Social equity matters in every aspect of coastal lagoon management. Vulnerable households—often rural, Indigenous, or low-income—deserve priority access to clean water, drought relief, and affordable food. Participatory decision-making processes ensure that locals influence land-use zoning, infrastructure projects, and restoration priorities. Equitable outcomes require targeted support, such as subsidies for irrigation efficiency, microcredit for salt-tolerant crops, and access to timely climate information. Education campaigns empower communities to adapt practices without sacrificing cultural identity. When marginalized groups are included, resistance to adaptation diminishes, and trust in institutions strengthens, enabling faster uptake of protective measures.
Finally, integrating climate risk into everyday planning creates a proactive culture of readiness. Schools, businesses, and municipalities should incorporate salinization scenarios into risk assessments and contingency plans.
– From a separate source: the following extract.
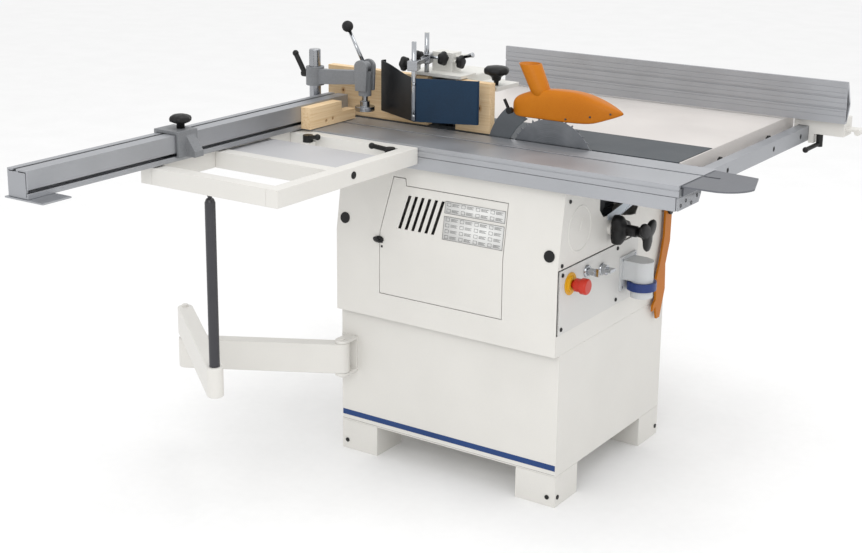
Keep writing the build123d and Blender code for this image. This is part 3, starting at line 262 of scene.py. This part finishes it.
latch_centre = front_at(-0.19, 0.612, 0.0005)
loft("door_latch", [[latch_centre + Vector((r * math.cos(t) - 0.006 * (k == 2), -h, 0.7 * r * math.sin(t)))
                     for t in [math.tau * i / 20 for i in range(20)]]
                    for k, (h, r) in enumerate(((0, 0.013), (0.004, 0.013), (0.006, 0.011), (0.011, 0.005)))],
     black_moulding, "machine", 0.0005)
printed("latch_pins", [(-0.1855, -0.1805, 0.5915, 0.5965), (-0.1855, -0.1805, 0.6035, 0.6085)],
        0.0015, 0.002, black_moulding, "machine")

# Two printed notices sit on the door: a light card with a thin frame and rows of plain marks.
card_white = sprayed("card_white", "DEDEDC", "E3E3E1", (0.25, 0.35), 0.5)
ink_grey = sprayed("ink_grey", "6A6A6A", "7C7C7C", (0.5, 0.6))
cards = [(-0.002, 0.172, 0.707, 0.737), (-0.002, 0.172, 0.642, 0.700)]
printed("notice_cards", cards, 0.0009, 0.0012, card_white, "door")
frame_line, box_line = 0.0009, 0.0008
box_wide, box_half, column_step, bar_start = 0.011, 0.0042, 0.042, 0.015


def hollow_box(x0, x1, z0, z1, line):
    """Four bars round a rectangle, as the frame of a notice or of one of its boxes."""
    rails = [(x0, x1, z0, z0 + line), (x0, x1, z1 - line, z1)]
    return rails + [(x0, x0 + line, z0, z1), (x1 - line, x1, z0, z1)]


marks = []
for x0, x1, z0, z1 in cards:
    marks += hollow_box(x0, x1, z0, z1, frame_line)
    rows = 2 if z1 - z0 < 0.04 else 4
    for row in range(rows):
        level = z0 + (row + 0.5) * (z1 - z0) / rows
        for column in range(4):
            left = x0 + 0.006 + column * column_step
            marks += hollow_box(left, left + box_wide, level - box_half, level + box_half, box_line)
            marks += [(left + bar_start, left + bar_start + run, level + drop, level + drop + 0.001)
                      for run, drop in ((0.02, 0.002), (0.016, -0.0005), (0.019, -0.003))]
printed("notice_marks", marks, 0.0012, 0.0006, ink_grey, "door")

# ------------------------------------------------------------------ tilt cover and scale
# A pressed steel cover closes the operator's end over the tilt gear. A curved window shows
# the pointer, and a pale scale with plain ticks is stuck below it.
dress(powder_white, "tilt_cover")
cover_face = base_high.x + 0.0004
scale_card = sprayed("scale_card", "B9C3CC", "C6CFD7", (0.3, 0.4), 0.5)
scale_outline = [(-0.062, 0.690), (-0.026, 0.682), (0.100, 0.706), (0.104, 0.716), (0.062, 0.728),
                 (0.020, 0.716), (-0.064, 0.704)]
cut_sheet("tilt_scale", scale_outline, (cover_face, cover_face + 0.0008), "end", scale_card, "machine",
          0.0001)
scale_centre, scale_radius = Vector((cover_face, -0.012, 0.842)), 0.150
tick_points, tick_faces = [], []
for mark in range(31):
    turn = math.radians(200 + mark * 3) + 1.05
    spoke = Vector((0, math.cos(turn), math.sin(turn)))
    foot = scale_centre + spoke * scale_radius
    if not (-0.062 < foot.y < 0.096 and 0.676 < foot.z < 0.722):
        continue
    across = Vector((0, -spoke.z, spoke.y)) * 0.0005
    length = 0.006 if mark % 5 else 0.011
    tick_faces += bar_faces(len(tick_points))
    for level in (0.0007, 0.0012):
        base = foot + Vector((level, 0, 0))
        tip = base + spoke * length
        tick_points += [base - across, base + across, tip + across, tip - across]
piece_of("scale_ticks", tick_points, tick_faces, ink_grey, "machine")

# ------------------------------------------------------------------ hand knobs
# The rise crank and the tilt lock are black moulded three-lobed knobs on one axis. Their
# lobes swell from a slim waist, and the rims are rounded over for the hand.


def circle(centre, axis, radius, count=40, lobes=0, swing=0.0, turn=0.0):
    """Points round an axis. With lobes the radius swings in and out, as on a hand knob's rim."""
    up = Vector(axis).normalized()
    side = Vector((0, 0, 1)).cross(up) if abs(up.z) < 0.9 else Vector((1, 0, 0))
    side.normalize()
    other = up.cross(side)
    ring = []
    for i in range(count):
        angle = math.tau * i / count
        reach = radius * (1 - swing + swing * math.cos(lobes * angle))
        angle += math.radians(turn)
        ring.append(Vector(centre) + side * reach * math.cos(angle) + other * reach * math.sin(angle))
    return ring


def lathe(name, profile, base, axis, finish, body, count=40, lobes=0, swing=0.0, turn=0.0, edge=0.0):
    """A turned piece from (height, radius) pairs along an axis, or a lobed one."""
    up = Vector(axis).normalized()
    rings = [circle(Vector(base) + up * height, up, radius, count, lobes, swing if lobed else 0.0, turn)
             for height, radius, lobed in [(*p, True) if len(p) == 2 else p for p in profile]]
    return loft(name, rings, finish, body, edge)


crank_low, crank_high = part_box("rise_crank")
crank_axis = Vector((base_high.x, (crank_low.y + crank_high.y) / 2, 0.666))
crank_profile = [(0.008, 0.020), (0.010, 0.034), (0.014, 0.041), (0.024, 0.0425), (0.034, 0.040),
                 (0.040, 0.030), (0.043, 0.017), (0.048, 0.0145, False), (0.070, 0.014, False),
                 (0.0722, 0.010, False)]
crank = lathe("crank_knob", crank_profile, crank_axis, (1, 0, 0), black_moulding, "crank",
              72, 3, 0.2)
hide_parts("rise_crank")
lathe("crank_shaft", [(-0.018, 0.006), (0.012, 0.006)], crank_axis, (1, 0, 0), black_moulding,
      "crank", 24)
lock_profile = [(0.0726, 0.012, False), (0.086, 0.0135, False), (0.091, 0.026), (0.095, 0.043),
                (0.100, 0.0462), (0.104, 0.044), (0.107, 0.034), (0.1082, 0.012)]
lock = lathe("tilt_lock", lock_profile, crank_axis, (1, 0, 0), black_moulding, "tilt_lock",
             72, 3, 0.26, 30)
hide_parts("tilt_lock_knob")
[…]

Early warning systems, including community-based tide gauges and affordable sensors, enable timely responses to saline incursions. Cross-border collaboration with neighboring lagoons and shared aquifers improves management if waters cross jurisdictions. By treating salinization as a shared challenge with local solutions, societies can safeguard fisheries, support sustainable farming, and ensure reliable water supplies for future generations, preserving both livelihoods and the health of coastal ecosystems.